Written problem:
Quote the full listing word for word.

Dataset excerpt:

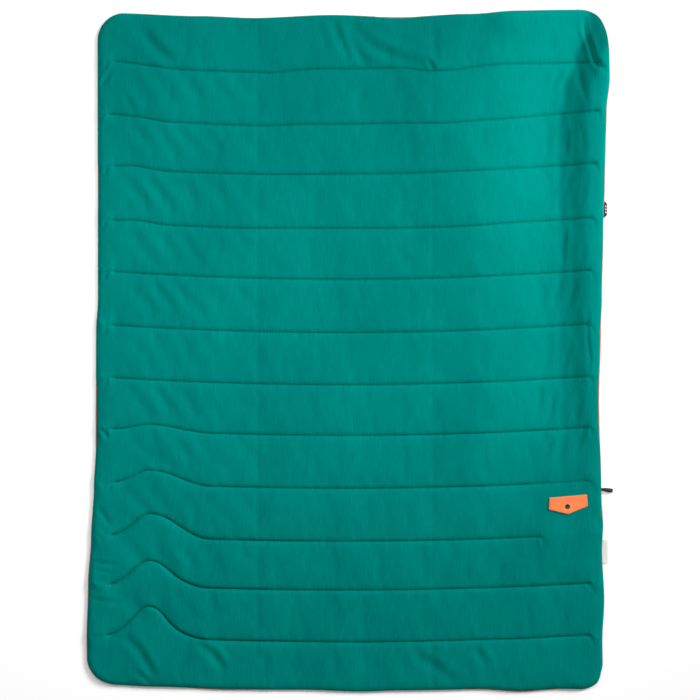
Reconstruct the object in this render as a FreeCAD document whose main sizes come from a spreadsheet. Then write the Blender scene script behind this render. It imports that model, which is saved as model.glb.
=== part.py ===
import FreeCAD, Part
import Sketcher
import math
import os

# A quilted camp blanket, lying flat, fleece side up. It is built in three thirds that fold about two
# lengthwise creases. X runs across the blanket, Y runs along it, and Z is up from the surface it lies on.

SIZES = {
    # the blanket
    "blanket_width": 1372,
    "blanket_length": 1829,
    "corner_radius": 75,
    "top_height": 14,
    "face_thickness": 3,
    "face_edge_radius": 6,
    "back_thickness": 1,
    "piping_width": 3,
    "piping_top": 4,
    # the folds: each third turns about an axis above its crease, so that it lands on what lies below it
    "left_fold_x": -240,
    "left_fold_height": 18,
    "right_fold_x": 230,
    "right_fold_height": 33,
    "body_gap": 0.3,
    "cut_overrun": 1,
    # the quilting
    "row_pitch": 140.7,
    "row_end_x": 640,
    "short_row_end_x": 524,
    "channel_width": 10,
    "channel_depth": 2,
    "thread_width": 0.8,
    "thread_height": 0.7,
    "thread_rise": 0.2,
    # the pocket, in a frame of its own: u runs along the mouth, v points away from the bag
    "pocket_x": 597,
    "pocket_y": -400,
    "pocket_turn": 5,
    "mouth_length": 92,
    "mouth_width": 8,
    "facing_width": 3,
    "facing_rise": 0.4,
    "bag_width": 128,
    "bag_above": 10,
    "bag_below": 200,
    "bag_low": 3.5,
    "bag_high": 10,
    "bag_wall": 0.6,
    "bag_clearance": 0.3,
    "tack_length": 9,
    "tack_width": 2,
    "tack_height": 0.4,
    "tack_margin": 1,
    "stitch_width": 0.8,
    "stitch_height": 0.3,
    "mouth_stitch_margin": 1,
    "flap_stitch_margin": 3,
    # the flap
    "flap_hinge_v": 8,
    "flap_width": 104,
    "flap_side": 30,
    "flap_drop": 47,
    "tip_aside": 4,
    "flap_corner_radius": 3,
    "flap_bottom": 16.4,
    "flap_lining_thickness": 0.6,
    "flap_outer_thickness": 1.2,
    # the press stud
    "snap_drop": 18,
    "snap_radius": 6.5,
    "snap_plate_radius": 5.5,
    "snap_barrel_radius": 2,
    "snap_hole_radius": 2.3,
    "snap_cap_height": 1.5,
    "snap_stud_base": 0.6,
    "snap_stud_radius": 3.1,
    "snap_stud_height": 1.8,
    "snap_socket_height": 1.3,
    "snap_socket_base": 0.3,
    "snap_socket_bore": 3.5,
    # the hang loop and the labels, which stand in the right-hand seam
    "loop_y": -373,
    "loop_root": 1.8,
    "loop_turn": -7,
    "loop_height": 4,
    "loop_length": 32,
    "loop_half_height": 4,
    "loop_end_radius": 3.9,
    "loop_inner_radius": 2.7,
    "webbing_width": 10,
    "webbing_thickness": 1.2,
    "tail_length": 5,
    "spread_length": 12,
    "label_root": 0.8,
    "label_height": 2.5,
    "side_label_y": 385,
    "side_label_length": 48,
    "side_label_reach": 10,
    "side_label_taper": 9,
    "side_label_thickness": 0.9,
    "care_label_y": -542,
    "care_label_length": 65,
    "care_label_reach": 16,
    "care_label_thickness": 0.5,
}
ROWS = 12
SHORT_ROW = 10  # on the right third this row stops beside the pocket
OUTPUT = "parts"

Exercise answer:
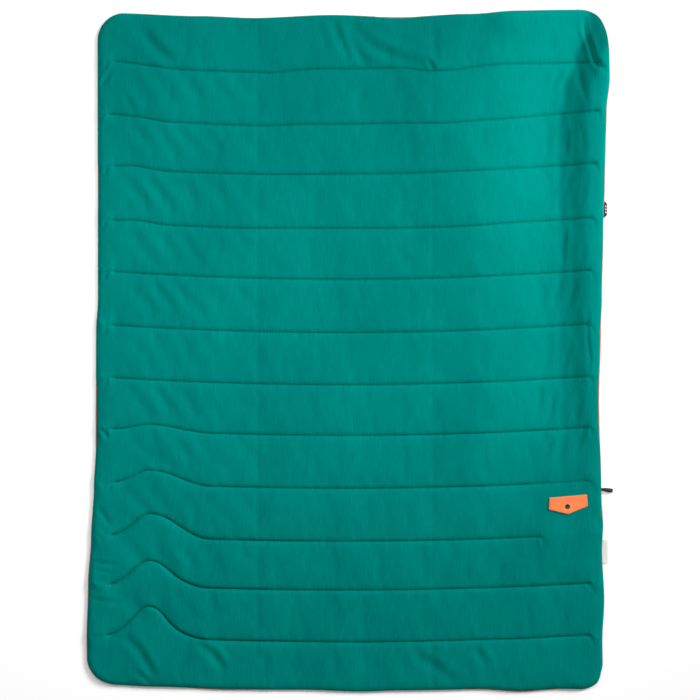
Reconstruct the object in this render as a FreeCAD document whose main sizes come from a spreadsheet. Then write the Blender scene script behind this render. It imports that model, which is saved as model.glb.
=== part.py ===
import FreeCAD, Part
import Sketcher
import math
import os

# A quilted camp blanket, lying flat, fleece side up. It is built in three thirds that fold about two
# lengthwise creases. X runs across the blanket, Y runs along it, and Z is up from the surface it lies on.

SIZES = {
    # the blanket
    "blanket_width": 1372,
    "blanket_length": 1829,
    "corner_radius": 75,
    "top_height": 14,
    "face_thickness": 3,
    "face_edge_radius": 6,
    "back_thickness": 1,
    "piping_width": 3,
    "piping_top": 4,
    # the folds: each third turns about an axis above its crease, so that it lands on what lies below it
    "left_fold_x": -240,
    "left_fold_height": 18,
    "right_fold_x": 230,
    "right_fold_height": 33,
    "body_gap": 0.3,
    "cut_overrun": 1,
    # the quilting
    "row_pitch": 140.7,
    "row_end_x": 640,
    "short_row_end_x": 524,
    "channel_width": 10,
    "channel_depth": 2,
    "thread_width": 0.8,
    "thread_height": 0.7,
    "thread_rise": 0.2,
    # the pocket, in a frame of its own: u runs along the mouth, v points away from the bag
    "pocket_x": 597,
    "pocket_y": -400,
    "pocket_turn": 5,
    "mouth_length": 92,
    "mouth_width": 8,
    "facing_width": 3,
    "facing_rise": 0.4,
    "bag_width": 128,
    "bag_above": 10,
    "bag_below": 200,
    "bag_low": 3.5,
    "bag_high": 10,
    "bag_wall": 0.6,
    "bag_clearance": 0.3,
    "tack_length": 9,
    "tack_width": 2,
    "tack_height": 0.4,
    "tack_margin": 1,
    "stitch_width": 0.8,
    "stitch_height": 0.3,
    "mouth_stitch_margin": 1,
    "flap_stitch_margin": 3,
    # the flap
    "flap_hinge_v": 8,
    "flap_width": 104,
    "flap_side": 30,
    "flap_drop": 47,
    "tip_aside": 4,
    "flap_corner_radius": 3,
    "flap_bottom": 16.4,
    "flap_lining_thickness": 0.6,
    "flap_outer_thickness": 1.2,
    # the press stud
    "snap_drop": 18,
    "snap_radius": 6.5,
    "snap_plate_radius": 5.5,
    "snap_barrel_radius": 2,
    "snap_hole_radius": 2.3,
    "snap_cap_height": 1.5,
    "snap_stud_base": 0.6,
    "snap_stud_radius": 3.1,
    "snap_stud_height": 1.8,
    "snap_socket_height": 1.3,
    "snap_socket_base": 0.3,
    "snap_socket_bore": 3.5,
    # the hang loop and the labels, which stand in the right-hand seam
    "loop_y": -373,
    "loop_root": 1.8,
    "loop_turn": -7,
    "loop_height": 4,
    "loop_length": 32,
    "loop_half_height": 4,
    "loop_end_radius": 3.9,
    "loop_inner_radius": 2.7,
    "webbing_width": 10,
    "webbing_thickness": 1.2,
    "tail_length": 5,
    "spread_length": 12,
    "label_root": 0.8,
    "label_height": 2.5,
    "side_label_y": 385,
    "side_label_length": 48,
    "side_label_reach": 10,
    "side_label_taper": 9,
    "side_label_thickness": 0.9,
    "care_label_y": -542,
    "care_label_length": 65,
    "care_label_reach": 16,
    "care_label_thickness": 0.5,
}
ROWS = 12
SHORT_ROW = 10  # on the right third this row stops beside the pocket
OUTPUT = "parts"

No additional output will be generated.